As anticipated, Microsoft on Wednesday announced a new iteration of its Window Server operating system intended to small and medium-sized businesses having not more than 15 users.
The new version, dubbed as “Windows Server 2008 Foundation”, will be shipped pre-installed on hardware from various Microsoft OEM partners including Dell, Hewlett Packard, IBM and Acer, which will operate within the Microsoft enforced restrictions of a single processor as well as 8GB RAM.
Touted as “akin to netbook at the server level” by Microsoft chief exec Steve Ballmer, the new offering seems all set to take on Linux adoption by the small and medium business enterprises.
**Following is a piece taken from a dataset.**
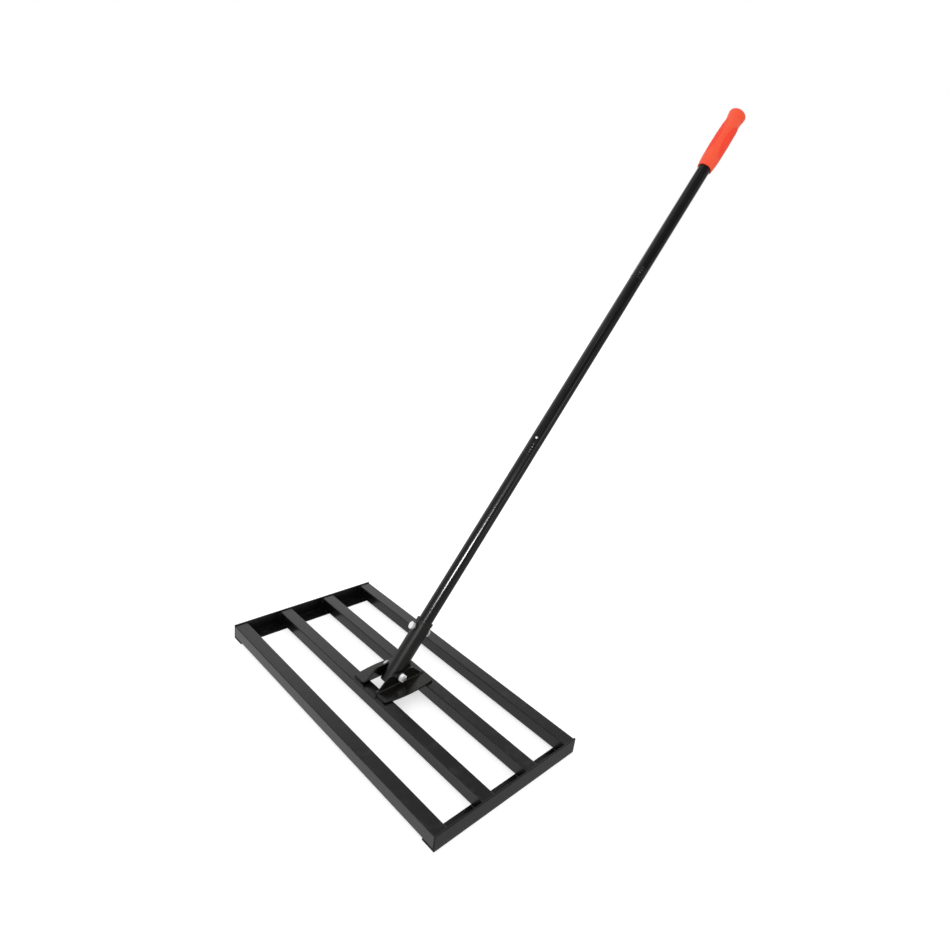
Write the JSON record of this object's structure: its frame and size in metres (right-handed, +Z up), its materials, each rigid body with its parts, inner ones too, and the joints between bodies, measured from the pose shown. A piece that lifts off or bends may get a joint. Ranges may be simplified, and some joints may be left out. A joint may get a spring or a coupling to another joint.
{
  "type": "lawn leveler",
  "caption": "Lawn leveler: a welded rectangular drag frame of square bars between angle rails, with a hinged long tubular push handle in joined sections and a moulded grip.",
  "frame": {"origin": "middle of the footprint of the whole tool, on the ground, so that the frame's centre lies 0.319 m towards -Y and the grip's end 0.472 m towards +Y", "axes": "+X along the frame's long side, which is also the handle's hinge axis; +Y the way the handle leans, towards the user; +Z up"},
  "size_m": [0.61, 0.944, 1.1149],
  "materials": {
    "frame_black": "semi-matte black powder coat",
    "handle_black": "gloss black enamel",
    "zinc": "bright zinc plate",
    "spring_steel": "bare spring steel",
    "grip_orange": "matte orange-red moulded rubber"
  },
  "bodies": {
    "drag_frame": {"end_rail_right": "frame_black", "end_rail_left": "frame_black", "long_bar_1": "frame_black", "long_bar_2": "frame_black", "long_bar_3": "frame_black", "long_bar_4": "frame_black", "handle_bracket_right": "frame_black", "handle_bracket_left": "frame_black", "pivot_bolt": "zinc", "pivot_head_washer": "zinc", "pivot_nut_washer": "zinc", "pivot_nut": "zinc"},
    "handle": {"handle_socket": "frame_black", "clamp_bolt": "zinc", "clamp_washer": "zinc", "clamp_nut": "zinc", "handle_tube_lower": "handle_black", "handle_tube_middle": "handle_black", "handle_tube_upper": "handle_black", "lower_button_spring": "spring_steel", "upper_button_spring": "spring_steel", "grip": "grip_orange"},
    "lower_button": {"lower_snap_button": "zinc"},
    "upper_button": {"upper_snap_button": "zinc"}
  },
  "joints": [
    {"name": "handle_tilt", "type": "hinge", "parent": "drag_frame", "child": "handle", "pos_m": [0, -0.31945, 0.0446], "axis": [1, 0, 0], "range_deg": [-53, 125]},
    {"name": "lower_button_press", "type": "slide", "parent": "handle", "child": "lower_button", "axis": [-0.4226, 0.7304, -0.5365], "range_m": [0, 0.0035], "stiffness_N_per_m": 1500, "springref_m": -0.002, "deforming": ["lower_button_spring"]},
    {"name": "upper_button_press", "type": "slide", "parent": "handle", "child": "upper_button", "axis": [0, -0.8059, 0.592], "range_m": [0, 0.0035], "stiffness_N_per_m": 1500, "springref_m": -0.002, "deforming": ["upper_button_spring"]}
  ]
}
The software giant recommends employing the new server edition for a range of tasks including hosting websites, maintaining databases, operating various line-of-business apps, remote access, juts to name a few of them.
Although OEMs will have their own pricing structure for the new Windows Server offering, but Chris Phillips, Windows Server Solutions’ general manager, expects that pricing structure will be well within a range of $1,000.
In a strategy update in February, Steve Ballmer described the server offering as, “From a revenue perspective, we are introducing a new low-cost, low-price, low-functionality Windows Server SKU”.
You can follow ITProPortal.com on Twitter @itproportal.
Windows Server 2008 Foundation is an intriguing product. It does not feature on Microsoft's "compare features" table for now and the fact that it will only be available to OEM show that Microsoft is ready to cut down prices to fight the open source threat. The netbook reference in the article has to do with the fact that "Foundation" is fundamentally limited, albeit to a single processor (a loose reference as AMD is planning a 12-core CPU by next year) and 8GB.